Might make sense to give it a full charge with a more powerful unit.
If the battery is not new, you might try to equalize it - there is a CTEK setting for that.
Either way, it sounds like you have current drain going on.
The CTEK charger I have is the MXS 5.0 and it's worked fined over the years with other batteries of similar capacity - two XFs and a BMW. It never took this long to get it fully charged. So it quickly reaches 80% charge which is what stage 4 means but so far hasn't managed to get up to 100%. There was no problem with that the other week when I last charged it. I'm leaving the charger connected until tomorrow to see if it goes beyond stage 4. If it doesn't it's definitely time to let the dealer take a look.
I thought of the few power related mods I did to the car but don't think any of that could cause any power drain. I didn't wire anything in and just changed the mirror indicator lights, footwell lights and puddle lights in the doors. I assume that power to all those lights is cut off when they're not used but is there any possibility that say a failing footwell LED would cause some power drain?

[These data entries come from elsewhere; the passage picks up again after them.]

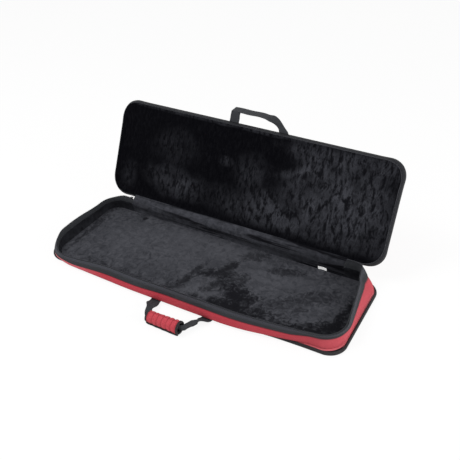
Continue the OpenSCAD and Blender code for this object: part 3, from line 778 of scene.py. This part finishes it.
def floor():
    """The plush of the floor, which rises a little where it meets the wall."""
    in_by = cavity_in + lean_in(floor_z) - 0.001
    long, wide = half_l - in_by, half_w - in_by
    nu, nv, at = board_grid(long, wide, base_r - in_by + 0.006, 0.006)
    lowest = floor_z - 0.0013

    def spot(i, j):
        x, y, d = at(i, j)
        puff = 0.0012 * swell(x, y, 0.17, 11) * smooth(d / 0.05)
        dimples = 0.0007 * swell(x, y, 0.05, 12) * smooth(d / 0.03)
        z = floor_z - 0.0004 + puff + dimples
        z = z + 0.0016 * (1 - smooth(d / 0.006))
        px, py, _ = settled(x, y, z)
        return px, py, np.maximum(z, lowest), x, y

    piece = finished("floor_plush_lining", laid_out(nu, nv, spot), FLOOR_PLUSH, ["floor_lining"], "tray")
    thick(piece, backing_t, (0, 0, 1))
    2 * long
    2 * wide


def hinge_strip(name, line, t, made_of, nodes, drape=None, rows=22, n=150):
    """Cloth or plush shaped round the hinge where the lid turns, closed round its section; drape says
    how far it stands off its line."""
    xs = np.linspace(-hinge_x, hinge_x, n + 1)
    middle = eased(line, rows)
    width = travelled(middle)
    step = np.gradient(middle, axis=0)
    outwards = np.column_stack([-step[:, 1], step[:, 0]]) / np.hypot(step[:, 0], step[:, 1])[:, None]
    loop = np.concatenate([middle, (middle + outwards * t)[::-1], middle[:1]])
    along = np.concatenate([width, width[::-1] + width[-1] + t, [0]])
    over = np.sin(np.linspace(0, math.pi, rows))
    push = np.concatenate([over, np.sin(np.linspace(math.pi, 0, rows)), [0]])

    def spot(i, j):
        off = push[j] * drape(xs[i], along[j] % width[-1]) if drape else 0
        return xs[i], loop[j, 0] + off * 0.4, loop[j, 1] + off, xs[i], along[j]

    mesh = laid_out(n, len(loop) - 1, spot, close_v=True, caps=True)
    piece = finished(name, mesh, made_of, nodes)
    lean = 0.003
    hinge_y - lean * 0.75
    hinge_z - lean * 0.66
    hinge_y + lean * 0.75
    hinge_z + lean * 0.66
    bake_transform(piece)


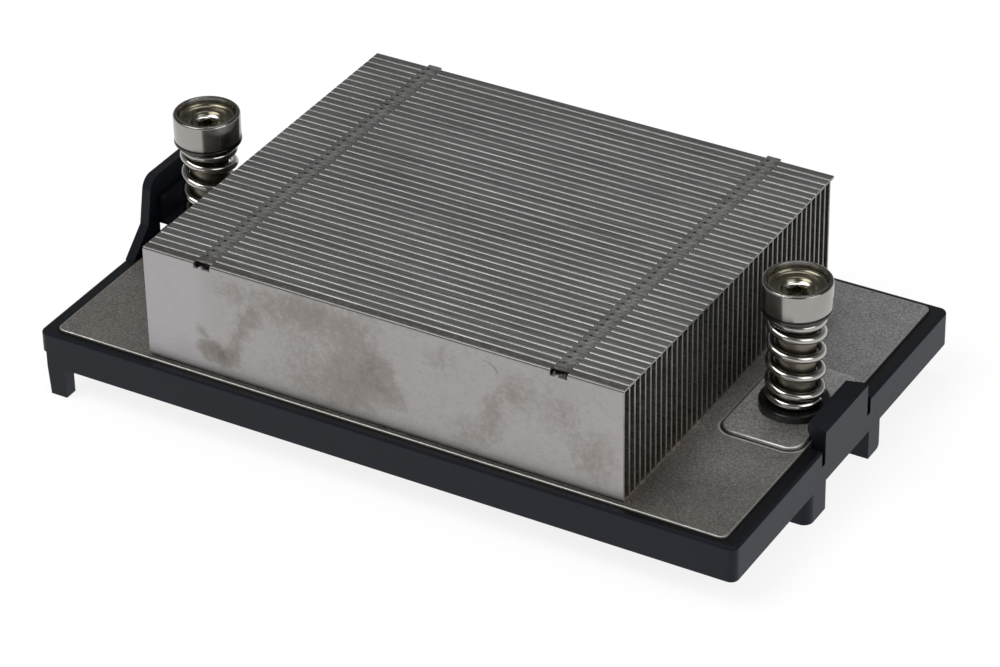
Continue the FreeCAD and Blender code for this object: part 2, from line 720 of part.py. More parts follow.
def make_assembly():
    """Build every sub-part and return them by node name."""
    nodes = [make_carrier("carrier_frame"), make_base_plate("base_plate")]
    first_fin = place(make_fin("fin_01"), **fin_place(0))
    nodes.append(first_fin)
    for index in range(1, round(value_of("fin_count"))):
        nodes.append(copy_of(first_fin, f"fin_{index + 1:02d}", **fin_place(index)))
    makers = {"screw": make_screw, "spring": make_spring, "spring_seat": make_spring_seat,
              "retaining_ring": make_retaining_ring}
    for name, maker in makers.items():
        right = place(maker(f"right_{name}"), across="screw_spacing / 2")
        nodes += [right, copy_of(right, f"left_{name}", across="-screw_spacing / 2")]
    doc.recompute()
    return nodes


def check(nodes):
    """Stop if any object failed or any sub-part has no sound shape."""
    for item in doc.Objects:
        if "Invalid" in item.State or "Error" in item.State:
            raise RuntimeError(f"{item.Name} is {item.State}")
    for node in nodes:
        if node.Shape.isNull() or not node.Shape.isValid():
            raise RuntimeError(f"{node.Label} has no sound shape")


def export(nodes):
    """Write each sub-part to its own file."""
    os.makedirs("parts", exist_ok=True)
    for node in nodes:
        node.Shape.exportStep(f"parts/{node.Label}.step")
        box = node.Shape.BoundBox
        print(f"{node.Label}: {len(node.Shape.Solids)} solid, {node.Shape.Volume:.1f} mm3, "
              f"z {box.ZMin:.2f} to {box.ZMax:.2f}")


sub_parts = make_assembly()
check(sub_parts)
export(sub_parts)
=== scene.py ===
import json
import logging
import math
from dataclasses import dataclass, field
from enum import Enum
from typing import Any, Iterable, Sequence

import bmesh
import bpy
from mathutils import Matrix, Vector


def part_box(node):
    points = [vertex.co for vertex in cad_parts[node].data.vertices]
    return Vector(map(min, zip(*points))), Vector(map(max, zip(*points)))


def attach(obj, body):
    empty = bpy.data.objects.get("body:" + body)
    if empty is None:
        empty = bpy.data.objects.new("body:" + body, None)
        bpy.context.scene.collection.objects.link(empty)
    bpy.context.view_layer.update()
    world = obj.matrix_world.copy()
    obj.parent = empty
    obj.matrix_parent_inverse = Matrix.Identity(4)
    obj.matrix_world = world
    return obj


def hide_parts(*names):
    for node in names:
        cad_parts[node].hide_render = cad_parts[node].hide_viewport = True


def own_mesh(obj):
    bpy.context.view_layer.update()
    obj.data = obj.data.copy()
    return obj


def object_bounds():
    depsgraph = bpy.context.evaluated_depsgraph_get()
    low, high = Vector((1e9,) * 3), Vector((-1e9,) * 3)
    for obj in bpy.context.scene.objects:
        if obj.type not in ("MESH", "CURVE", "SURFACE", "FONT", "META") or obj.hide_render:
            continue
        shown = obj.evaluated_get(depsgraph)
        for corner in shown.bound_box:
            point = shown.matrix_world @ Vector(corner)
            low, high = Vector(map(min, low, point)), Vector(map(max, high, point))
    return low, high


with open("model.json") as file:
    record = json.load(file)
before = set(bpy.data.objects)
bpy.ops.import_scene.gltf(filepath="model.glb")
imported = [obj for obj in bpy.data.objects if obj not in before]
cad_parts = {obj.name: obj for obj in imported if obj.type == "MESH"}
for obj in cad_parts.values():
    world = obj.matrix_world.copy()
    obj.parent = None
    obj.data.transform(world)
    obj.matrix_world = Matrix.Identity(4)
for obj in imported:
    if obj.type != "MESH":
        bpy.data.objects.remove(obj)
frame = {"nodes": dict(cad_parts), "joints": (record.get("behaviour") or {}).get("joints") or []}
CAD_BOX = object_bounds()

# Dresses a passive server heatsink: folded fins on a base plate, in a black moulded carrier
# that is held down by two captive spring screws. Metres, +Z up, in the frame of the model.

LOG = logging.getLogger("heatsink")
MM = 0.001
PLATE_TOP = 11.6 * MM
FOLD_TOP = 31.0 * MM
FIN_PITCH = 1.63 * MM
LOCK_ROW = 30.75 * MM
SCREW_AXIS = 52.07 * MM
EVEN = (1.0, 1.0, 1.0)

Triple = tuple[float, float, float]
Colour = Triple


class Side(Enum):
    """The two ends of the heatsink, with the sign of X at each."""

    LEFT = -1
    RIGHT = 1

    def part(self, word: str) -> str:
        """The name of this side's node, body, joint or piece of a kind."""
        return f"{self.name.lower()}_{word}"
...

The manual oddly enough states that the battery has to be removed from the car to be charged but we all charge it in the car, usually without any issues. Makes me wonder if the dealer could decline to do any related repairs on warranty because I tried to charge the battery myself without having it removed...
The manual oddly enough states that the battery has to be removed from the car to be charged but we all charge it in the car, usually without any issues. Makes me wonder if the dealer could decline to do any related repairs on warranty because I tried to charge the battery myself without having it removed...
I thnk the "remove the battery to charge" is Jaguar covering itself in case you connect a high power charger and it fries modules. The CTEK, as you've found, gives a very gentle charge. It sounds like maybe you have a drain that's just a bit more than the CTEK can overcome.
Checked the CTEK again and lo and behold the battery was finally fully charged now. It's all still a bit weird so I'm definitely keeping an eye on this.
A month later, and no low battery message. I've driven it a bit more, but haven't used the tender. Not sure what's going on, but until it consistently complains, I'm not buying a battery because I'm, a parsimonious SOB.
A month later, and no low battery message. I've driven it a bit more, but haven't used the tender. Not sure what's going on, but until it consistently complains, I'm not buying a battery because I'm, a parsimonious SOB.
Today, 4.5 months after my original post, the battery has met its maker. Got in it this morning to go to the gym and the car would not notice either of the FOBs. I took my wife's car instead. When I got home I measured the battery voltage, around 12.3. Last week it was 12.45. Just for s&g I tried to start it. it fired right off. The charging voltage was about 14.8 - 14.9 which is correct for an AGM. I turned off the car and measured the battery voltage 12.4 and dropping to 12.2. So somewhere between 12.2 and 12.4 is where the electronics decide that they don't want to play.
So a stop at Costco and a new battery is in the trunk of my wife's car waiting for the weather to turn back into spring. (Snowing here today)
The Interstate battery that I got at Costco in April failed about a week or so ago. The car still started fine, but I always got the low battery alarm. Battery voltage measured at 12.53V and would not get higher. So today I took it back to Costco and got a replacement. Costco has an interesting approach to replacing batteries under warranty. It should be a free exchange, but their view of free exchange is refund the purchase price and then charge for the new battery which, of course, is more expensive. I asked to see the manager who took the additional charge off. The warranty on the new battery started on the date of purchase of the original battery.
At any rate, the new battery voltage measures 12.73V and I'm sure after being on the tender will get to 12.8V.